» **Task to carry out**
Print the data exactly, leaving nothing out.
□ □ □ □
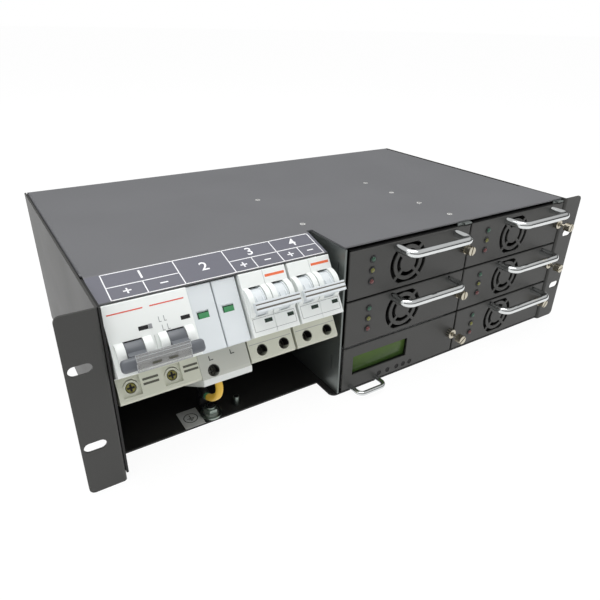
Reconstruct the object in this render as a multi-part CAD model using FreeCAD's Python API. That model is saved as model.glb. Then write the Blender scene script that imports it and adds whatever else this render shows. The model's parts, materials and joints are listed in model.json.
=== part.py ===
import FreeCAD, Part
import math
import os

# A 19-inch, three-unit DC power subrack: sheet-steel case with rack ears, a wiring bay with three
# DIN-rail devices on a tilted rail, and two columns of plug-in modules.
# Millimetres. X to the right, Y to the rear, Z up. The origin is the centre of the four rack
# slots, on the front face of the ears.

V = FreeCAD.Vector
X_AXIS = V(1, 0, 0)
Y_AXIS = V(0, 1, 0)
Z_AXIS = V(0, 0, 1)

# ---------------------------------------------------------------- driving dimensions

# Rack interface
RACK_WIDTH = 482.6
SLOT_PITCH_X = 465.1
SLOT_PITCH_Z = 57.15
SLOT_LENGTH = 14.0
SLOT_WIDTH = 7.0
EAR_CORNER_R = 4.0

# Case
CASE_W = 437.2
CASE_D = 262.0
CASE_H = 130.6
SIDE_T = 1.5
TRAY_T = 1.5
SHEET = 1.2
BEND_R = 1.0
SHEET_GAP = 0.2
FRONT_SETBACK = 4.8
TRAY_SETBACK = 2.6
TRAY_STEP = 5.2
BAY_FLOOR_SETBACK = 25.0
TRAY_CORNER_R = 5.0
SIDE_FLANGE = 16.0
COVER_FOLD_Y = 45.0
APRON_EDGE_Y = 18.5
APRON_DROP = 7.4
COVER_GAP = 0.8
COVER_LAP = 1.0
BAY_CLEAR = 4.6

# Divider between the bay and the modules
DIVIDER_X = -42.8
DIVIDER_T = 1.5
DIVIDER_SETBACK = 2.4
SLIT_W = 0.9
SLITS = ((10.0, 108.0, 9.0), (12.0, 20.6, 14.0))
WALL_FLANGE = 11.0
WALL_TAB = 8.0
TAB_Y = 1.0

# Module grid
COLUMNS = 2
ROWS = 3
COLUMN_GAP = 2.4
GRID_RIGHT = 0.7
ROW_Z0 = 2.6
GRID_TOP = 2.3
PANEL_GAP_X = 1.6
PANEL_GAP_Z = 1.5
PANEL_Y = 1.5
PANEL_T = 1.2
PANEL_EDGE = 0.5
SHELF_T = 1.2
SHELF_FRONT_Y = 12.0
SHELF_BACK_GAP = 14.0
RUNNER_T = 1.2
RUNNER_H = 6.8
SLIDE_GAP = 0.3
CASE_SIDE_GAP = 1.5
SCREW_MARGIN = 14.7
MODULE_WALL = 0.8
VENT = (30.0, 4.0)
VENT_X = 35.0
VENT_PITCH = 8.0

# Rectifier front
GRILLE_X = 59.0
GRILLE_Z = 20.6
GRILLE_R = (8.2, 11.7, 15.0, 18.7)
GRILLE_HALF_H = 16.8
SPOKE_W = 2.6
HANDLE_X = 45.0
HANDLE_SPAN = 64.0
HANDLE_Z = 36.0
HANDLE_REACH = 18.5
HANDLE_D = 6.4
HANDLE_BEND_R = 7.0
LED_X = 22.0
LED_Z = (12.6, 21.9, 31.0)
LED_D = 4.8
LED_GAP = 0.4
LED_PROUD = 0.6
LED_STEM = 1.2

# Thumbscrew
KNOB_D = 7.8
KNOB_L = 5.8
KNOB_SLOT = 1.2
SCREW_D = 3.0
SCREW_L = 12.0
SCREW_EDGE = 4.5
SCREW_Z = 20.2
SCREW_CLEAR = 0.3
COLLAR_D = 8.4
COLLAR_H = 3.6
SCREW_TRAVEL = 7.0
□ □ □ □
» **Result of this task**
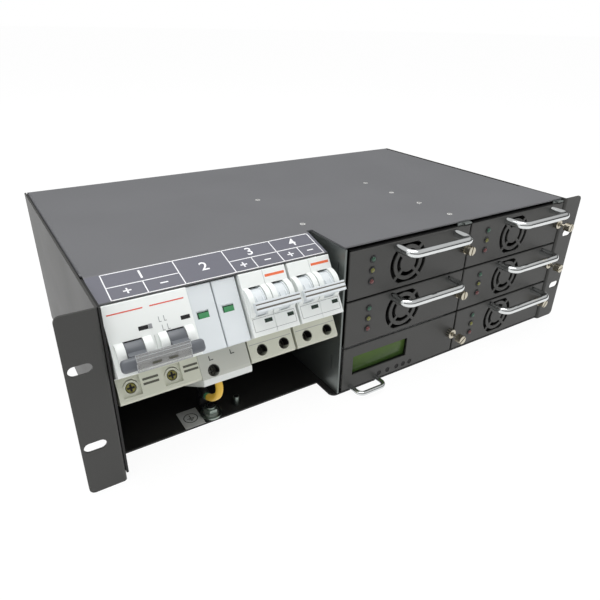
Reconstruct the object in this render as a multi-part CAD model using FreeCAD's Python API. That model is saved as model.glb. Then write the Blender scene script that imports it and adds whatever else this render shows. The model's parts, materials and joints are listed in model.json.
=== part.py ===
import FreeCAD, Part
import math
import os

# A 19-inch, three-unit DC power subrack: sheet-steel case with rack ears, a wiring bay with three
# DIN-rail devices on a tilted rail, and two columns of plug-in modules.
# Millimetres. X to the right, Y to the rear, Z up. The origin is the centre of the four rack
# slots, on the front face of the ears.

V = FreeCAD.Vector
X_AXIS = V(1, 0, 0)
Y_AXIS = V(0, 1, 0)
Z_AXIS = V(0, 0, 1)

# ---------------------------------------------------------------- driving dimensions

# Rack interface
RACK_WIDTH = 482.6
SLOT_PITCH_X = 465.1
SLOT_PITCH_Z = 57.15
SLOT_LENGTH = 14.0
SLOT_WIDTH = 7.0
EAR_CORNER_R = 4.0

# Case
CASE_W = 437.2
CASE_D = 262.0
CASE_H = 130.6
SIDE_T = 1.5
TRAY_T = 1.5
SHEET = 1.2
BEND_R = 1.0
SHEET_GAP = 0.2
FRONT_SETBACK = 4.8
TRAY_SETBACK = 2.6
TRAY_STEP = 5.2
BAY_FLOOR_SETBACK = 25.0
TRAY_CORNER_R = 5.0
SIDE_FLANGE = 16.0
COVER_FOLD_Y = 45.0
APRON_EDGE_Y = 18.5
APRON_DROP = 7.4
COVER_GAP = 0.8
COVER_LAP = 1.0
BAY_CLEAR = 4.6

# Divider between the bay and the modules
DIVIDER_X = -42.8
DIVIDER_T = 1.5
DIVIDER_SETBACK = 2.4
SLIT_W = 0.9
SLITS = ((10.0, 108.0, 9.0), (12.0, 20.6, 14.0))
WALL_FLANGE = 11.0
WALL_TAB = 8.0
TAB_Y = 1.0

# Module grid
COLUMNS = 2
ROWS = 3
COLUMN_GAP = 2.4
GRID_RIGHT = 0.7
ROW_Z0 = 2.6
GRID_TOP = 2.3
PANEL_GAP_X = 1.6
PANEL_GAP_Z = 1.5
PANEL_Y = 1.5
PANEL_T = 1.2
PANEL_EDGE = 0.5
SHELF_T = 1.2
SHELF_FRONT_Y = 12.0
SHELF_BACK_GAP = 14.0
RUNNER_T = 1.2
RUNNER_H = 6.8
SLIDE_GAP = 0.3
CASE_SIDE_GAP = 1.5
SCREW_MARGIN = 14.7
MODULE_WALL = 0.8
VENT = (30.0, 4.0)
VENT_X = 35.0
VENT_PITCH = 8.0

# Rectifier front
GRILLE_X = 59.0
GRILLE_Z = 20.6
GRILLE_R = (8.2, 11.7, 15.0, 18.7)
GRILLE_HALF_H = 16.8
SPOKE_W = 2.6
HANDLE_X = 45.0
HANDLE_SPAN = 64.0
HANDLE_Z = 36.0
HANDLE_REACH = 18.5
HANDLE_D = 6.4
HANDLE_BEND_R = 7.0
LED_X = 22.0
LED_Z = (12.6, 21.9, 31.0)
LED_D = 4.8
LED_GAP = 0.4
LED_PROUD = 0.6
LED_STEM = 1.2

# Thumbscrew
KNOB_D = 7.8
KNOB_L = 5.8
KNOB_SLOT = 1.2
SCREW_D = 3.0
SCREW_L = 12.0
SCREW_EDGE = 4.5
SCREW_Z = 20.2
SCREW_CLEAR = 0.3
COLLAR_D = 8.4
COLLAR_H = 3.6
SCREW_TRAVEL = 7.0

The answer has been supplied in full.